Monday night’s heartbreaker is the kind of loss that, as a fan, you have nightmares about. The kind of game you overthink about the implications of despite the fact that it’s only November. So coming into Sacramento to play the Kings on the second night of a back-to-back, the Pelicans were hoping to bounce back. Here are my thoughts while watching the game:

• Reminds me of last year without Omer Asik, no anchor to the defense, weak picks.

• After that heartbreaking loss last night, the team looks extremely lethargic.

• Tyreke Evans cannot go scoreless in a half.

• Ryan Anderson is going to need to have sets called for him to get easier shots, with him and Evans struggling on offense, the team becomes stagnant and predictable.

• Alexis Ajinca is super slow, that layup McLemore had on him in the third was extremely blockable.

• Anthony Davis is a monster, stealing the ball from behind Rudy Gay on the fastbreak and then getting the ball back to finish with a dunk.

• The Pelicans were outrebounded 24-12 in the first half. Shot 3-12 from beyond as well, one of those halves where you wonder how the Pelicans are only down nine.

• Evans makes a layup “All the angels sing.”

• Ajinca falls into a charge and accidentally tips in a bucket. French 72 is a beast.

• Evans hitting threes is a great sight.

• Davis not getting the ball for four minutes straight is not acceptable.

• Sequence epitomizes too many for the Pelicans. Davis defends Darren Collison off a switch perfectly. Off the long rebound, Evans brings the ball up, with Davis leading the pack being covered by the under 6 foot Collison. Evans drives and gets a charge called on him, fourth foul, no one on Davis.

• Next possession, Jrue Holiday leads a fast break, passing early for a Davis dunk.

• Evans has such a beautiful crossover, splits two and gets a hockey assist for an Anderson three.

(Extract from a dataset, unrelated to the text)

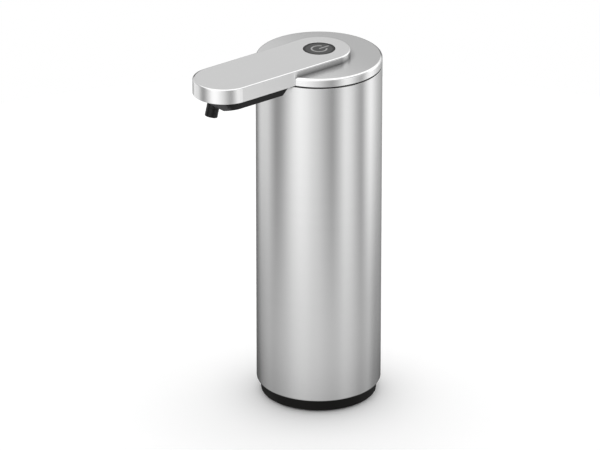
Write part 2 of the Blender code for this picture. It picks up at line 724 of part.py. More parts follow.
def outer_shell():
    """Brushed sleeve with a rolled-in lower edge."""
    profile = quarter_round(BODY_RADIUS, SHELL_RIM_ROUND, SHELL_TOP)
    for i in range(ROUND_POINTS + 1):
        angle = math.pi / 2 * i / ROUND_POINTS
        inward = SHELL_FOOT_ROUND * (1 - math.cos(angle))
        upward = SHELL_FOOT_ROUND * (1 - math.sin(angle))
        profile.append((BODY_RADIUS - inward, BASE_HEIGHT + upward))
    lip = BODY_RADIUS - SHELL_FOOT_ROUND
    profile += [
        (lip, BASE_HEIGHT + SHEET),
        (SHELL_BORE, BASE_HEIGHT + SHEET + SHELL_FOOT_ROUND),
        (SHELL_BORE, SHELL_TOP),
    ]
    keep(turned("outer_shell", profile, steps=WIDE_STEPS), "brushed_steel")


def soap_tank():
    """Plastic liner that holds the soap, with blind screw bosses under its floor."""
    profile = [
        (0, TANK_FLOOR_TOP),
        (TANK_BORE - TANK_FLOOR, TANK_FLOOR_TOP),
        (TANK_BORE, TANK_FLOOR_TOP + TANK_FLOOR),
        (TANK_BORE, TANK_TOP - TANK_MOUTH_FLARE),
        (TANK_BORE + TANK_MOUTH_FLARE, TANK_TOP),
        (TANK_RADIUS, TANK_TOP),
        (TANK_RADIUS, TANK_BOTTOM),
        (0, TANK_BOTTOM),
    ]
    tank = turned("soap_tank", profile, steps=INNER_STEPS)
    for index, degrees in enumerate(BASE_SCREW_ANGLES):
        x, y = on_circle(BASE_SCREW_CIRCLE, degrees)
        boss = rod(
            f"tank_boss_{index}", x, y, TANK_BOSS_RADIUS, BASE_FLOOR_TOP + SEAT_GAP,
            TANK_BOTTOM + FUSE_DEPTH, SMALL_STEPS,
        )
        join(tank, boss)
        low = BASE_FLOOR_TOP - CUT_OVERRUN
        drill(tank, f"bore_{index}", x, y, SCREW_BORE, low, TANK_BOTTOM - SEAT_GAP)
    keep(tank, "tank_plastic")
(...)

• On Anderson’s fourth made three pointer, Sacramento play-by-play guy goes “I don’t know why they keep leaving him open like that.” Me either, but I’ll take it.

• Holiday nine assists after three quarters.

• Davis out at 10:47 in the third, 80-72 lead. (17 point swing from the half.) “Oh boy,” says my father upon this realization.

• DeMarcus Cousins out too, though.

• Pelicans turnover, fast break, timeout Monty.

• The question of what Monty Williams was hoping the team would accomplish with the lineup of Rivers-Gordon-Babbitt-Anderson-Ajinca is one I haven’t answered at the time of this writing. One of the Davis-Evans-Holiday trio should be in to keep the offense steady.

• Come out of the timeout with the same lineup. Rivers missed runner. On the next possession, Carl Landry rips a rebound away from Ajinca and scores off a putback. Four point game.

• Casspi looking great, against the Pelicans, active. Makes you wonder if the Pelicans couldn’t use him as a wing/stretch-4 a la Luke Babbitt.

• Davis gets 1:30 seconds of game time off.

• For the second night in a row it looks like the Jimmer Fredette experience is being put on hold.

• Davis comes up gimpy, I have stopped breathing.

• And Evans can’t make a layup.

• Did the Kings announcer just say “The Great Casspi” ?

• Eric Gordon looking good against Nik Stauskas.

• Pick and roll starting from the top of the key involving Evans and Davis results in an alley-oop one possession, then an open three for Gordon the next.

• Evans with a clutch runner to stop the bleeding for a second.

• But no one can cover Cousins.

• The Kings’ announcer totally said “The Great Casspi.”

• Another great drive and shot by Evans, is the dagger in this one.

• Pelicans win 106-100 on the strength of an amazing third quarter, where they outscored the Kings 31-15.

• “Williams’ quote, ‘we have to know when the moment arrives,’ after they lost last night, seemed to come into play here. Pelicans answered their deficit with a major run, and they answered every subsequent run by the Kings with a run of their own.